The desired output is
col_1,col_2,col_3
abc,123,[49]
bcd,234,[39,48]
I also want it to be fast because I would be using this for batches of 100k rows. Can some one suggest a solution . TIA
col_1 col_2 col_3
0 F18 9994 495
1 C35 9995 390,483
3 F60 9998 497,468
CodePudding user response:
You can use pandas.Series.str.split with a list comprehension :
df['col_3'] = [[int(e) for e in x.split(",")] for x in df['col_3']]
# Output :
print(df)
col_1 col_2 col_3
0 abc 123 [49]
1 bcd 234 [39, 48]
print(type(df.loc[0, 'col_3'][0]))
int
# Edit :
If you need to save your df to a .csv, there will be always double quotes between all the lists of integers (with a length > 1) since the elements of a list is separated by a comma and the default separator of pandas.DataFrame.to_csv is the comma as well. Double quotes are there to escape the commas inside these lists. So, to get rid of the double quotes, you have to choose another separator like the tab for example :
df.to_csv(r'path_to_your_new_csv', sep='\t')
CodePudding user response:
I am piggybacking on abokey's answer because they are already on the right track. Please let me know my dummy dataframe is not in your required format.
import pandas as pd
df = pd.DataFrame({"col1":["F18", "C35"], "col2":[9994, 9995], "col3":[43, '"39,48"']})
Using str.split would seperate your string elements into a list of substrings, based on your delimiter. he benefir of the appraoch is the whole string is put in a list, when the delimiter cannot be found as in df.loc[0, "col3"]. Afterwards, we apply list comprehension to change dtype of each element from str to int since it is your preferred format.

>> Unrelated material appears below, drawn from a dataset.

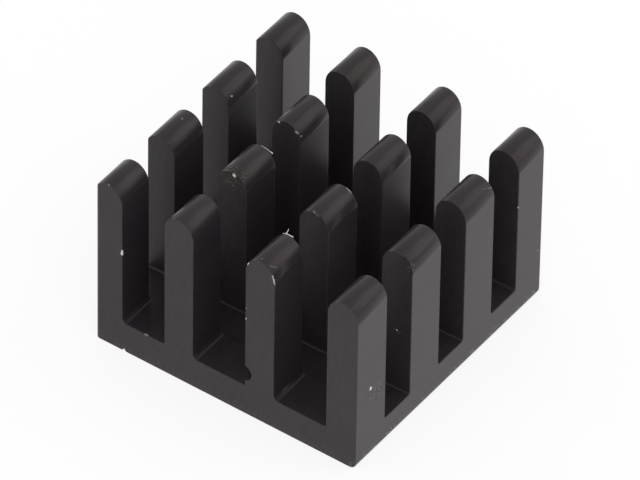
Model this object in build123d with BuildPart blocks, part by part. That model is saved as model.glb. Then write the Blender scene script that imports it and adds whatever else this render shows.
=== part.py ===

df["col3"] = df["col3"].apply(lambda x: [int(i) for i in str(x).strip('"').split(",")])
Edit: I updated the values based on your screenshot. use tqdm to see the progress when you are running on 100k rows.
!pip install tqdm
from tqdm import tqdm
tqdm.pandas()
df["col3"] = df["col3"].progress_apply(lambda x: [int(i) for i in str(x).strip('"').split(",")])
I can recommend pandarallel to parallel process through rows but it does not always work in my experience.
!pip install pandarallel
from pandarallel import pandarallel
pandarallel.initialize(progress_bar=True, nb_workers=4)
df["col3"] = df["col3"].parallel_apply(lambda x: [int(i) for i in str(x).strip('"').split(",")])